2. The multi-ionizer shower head according to claim 1, wherein the multi-ionizer includes: a housing having the permanent magnet space in an outer surface and the channel in a central portion when viewed in a plan view; a cylindrical metal tube surrounding an outer surface of the housing; upper and lower O-rings attached to upper and lower portions of the housing to prevent a water leakage; and wherein a cylindrical protrusion extends downward from a central portion of a lower portion of the housing, threads are formed on an outer surface of the protrusion, and the microbubble generator is fitted into the cylindrical protrusion; and an adaptor O-ring in close contact with the adaptor to prevent the microbubble generator from moving.

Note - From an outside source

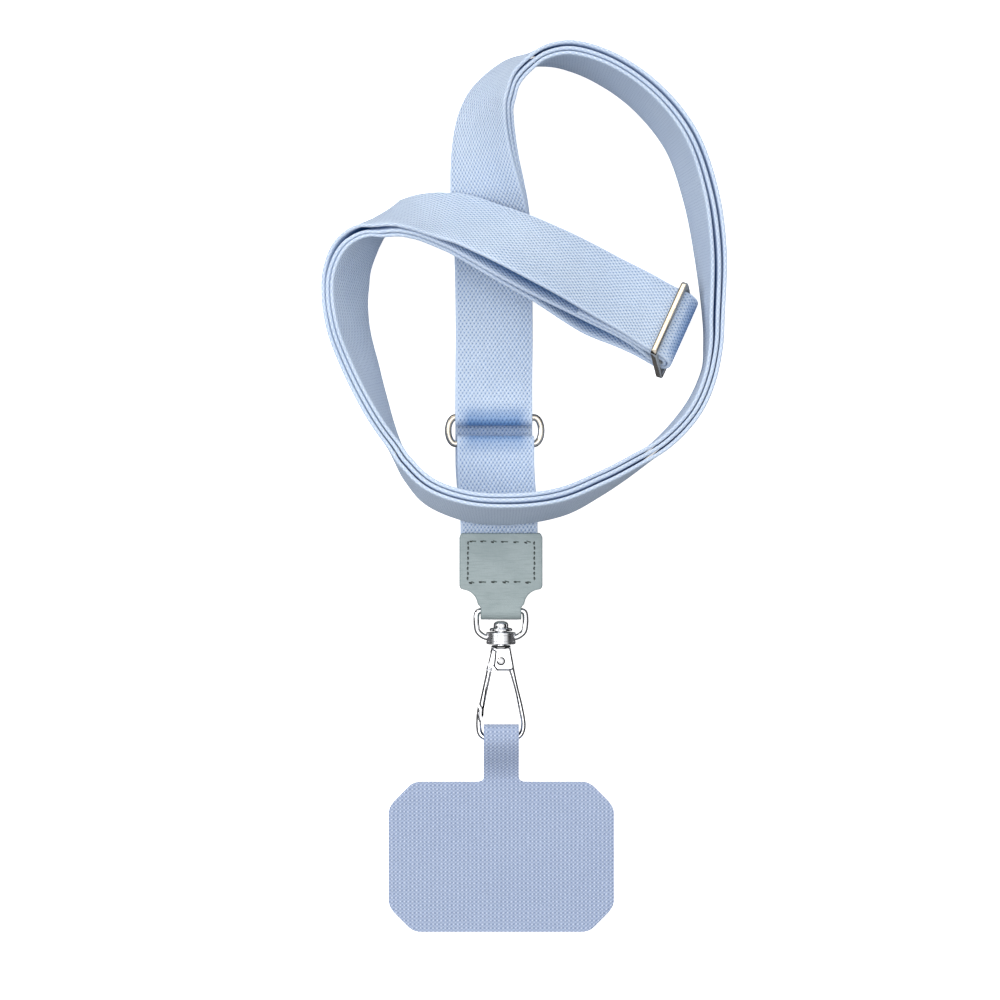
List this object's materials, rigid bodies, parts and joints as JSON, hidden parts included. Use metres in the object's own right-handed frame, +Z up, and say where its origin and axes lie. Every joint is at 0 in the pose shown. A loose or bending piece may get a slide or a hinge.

3. The multi-ionizer shower head according to claim 1, wherein the mixing is performed for 68 to 76 hours so that the quartz porphyry powder and the precious serpentine powder have a particle size of 38 to 42 mesh and is performed by spraying the mixture and water into the chamber of the spray dryer, with the chamber having an internal temperature of 120 to 150 C., and the firing is performed at a temperature of 1150 to 1200 C. for 4 to 6 hours.

4. The multi-ionizer shower head according to claim 1, wherein a material the same as that of the ceramic member is attached to an inner surface of the channel of the multi-ionizer or an inner surface of the channel of the shower head body, or the housing is made of the same material as the ceramic member.

Description

BRIEF DESCRIPTION OF THE DRAWINGS

(1) FIG. 1 is a perspective view illustrating a multi-ionizer shower head containing precious serpentine according to an embodiment of the present invention.

(2) FIG. 2 is an exploded perspective view of the multi-ionizer shower head containing precious serpentine illustrated in FIG. 1.

(3) FIG. 3 is an exploded inverted perspective view of the multi-ionizer illustrated in FIG. 2.

(4) FIG. 4 is front, top, bottom, and cross-sectional views of the multi-ionizer illustrated in FIG. 3.

(5) FIG. 5 is an example view illustrating the shower head nozzle illustrated in FIG. 2 and a position in which the ceramic member is disposed.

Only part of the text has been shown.